I had a guitar teacher who told me a story once. I doubt it actually happened, but it is most certainly true. Pop songs always end on the root note, the “home” note of the key the song is played in. Think of the big pounding finish for a live rock anthem — that is the root. My teacher told me he was playing in a blues club and he stopped playing after hitting the fifth (think of that big major chord right before the big pounding finish). He set down his guitar (so he said) and took a sip of beer and proceeded to take a break. The crowd became very agitated until a woman came up to him and screamed “if you don’t play that last note I won’t be able to go to sleep tonight!”

Things unfinished have a way of making us very uncomfortable.

I haven’t blogged for a couple years now. Nothing wrong with that, but I have had this unfinished “Sophia Part 1” post in the back of my mind that whole time. I hit the fifth, but didn’t bring it home.

Time for the big finish of this two-note rock anthem.

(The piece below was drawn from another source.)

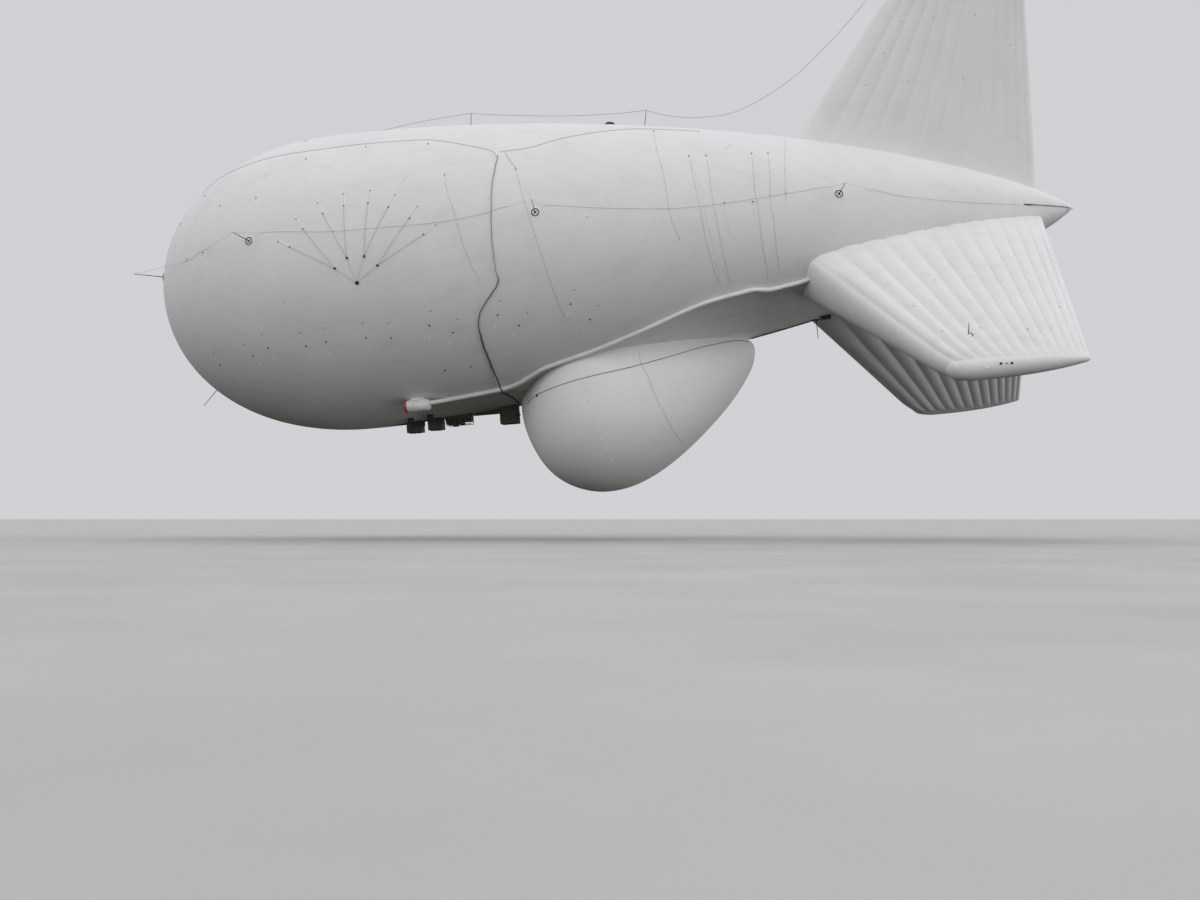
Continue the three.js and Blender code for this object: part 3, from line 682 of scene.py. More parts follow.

Political ideologies are a priori commitments to a set of beliefs that go much beyond the empirical evidence. So communism is defined by a belief in the perfectibility of humans as a collective in the absence of individualism, while libertarians believe in the perfectibility of society as individuals in the absence of a collective. In both cases, empirical facts about the nature of humans as we actually exist in the real world are not enough to overturn the ideology. The ideology comes first, and empirical facts are selected, rationalized and explained away so as to fit into the ideology. So both libertarianism and communism are forced to assume that human nature and the nature of society as a whole will fundamentally change if and only if their political system is implemented, lack of evidence be damned.

The challenge with these political ideologies is that they are impossible to refute. Communism was tried in in the 20th century and was a dismal failure, but communists still exist, people who believe all previous attempts were corrupted by outside forces. Libertarians believe in their ideology in defiance of the fact that it has never existed, ever. No amount of evidence for global warming, the need for effective financial regulations or the value of a minimum wage will convince movement conservatives. The loyalty is to the ideology, and all facts are filtered and distorted to fit within the a priori intellectual commitment.

Of course ideologies aren’t only political. Religion has them too. Hence we have something called the Christian Worldview. Christian worldviews seem to be exclusively the province of conservative evangelicals. Charismatics and mainline Protestants are more concerned with praxis, and Roman Catholics with the authority of the church. But conservative evangelicals seem to have a desire for an all-encompassing worldview that provides a fabric of belief that answers every possible question. A worldview squeezes out the empty spaces where ambiguity might creep in to our religious, and very often, political, beliefs. A Christian worldview provides the same safety and security as a political ideology. Everything makes sense, all questions are resolved, any doubts erased. It becomes the a priori commitment that pre-determines all doctrine and theology.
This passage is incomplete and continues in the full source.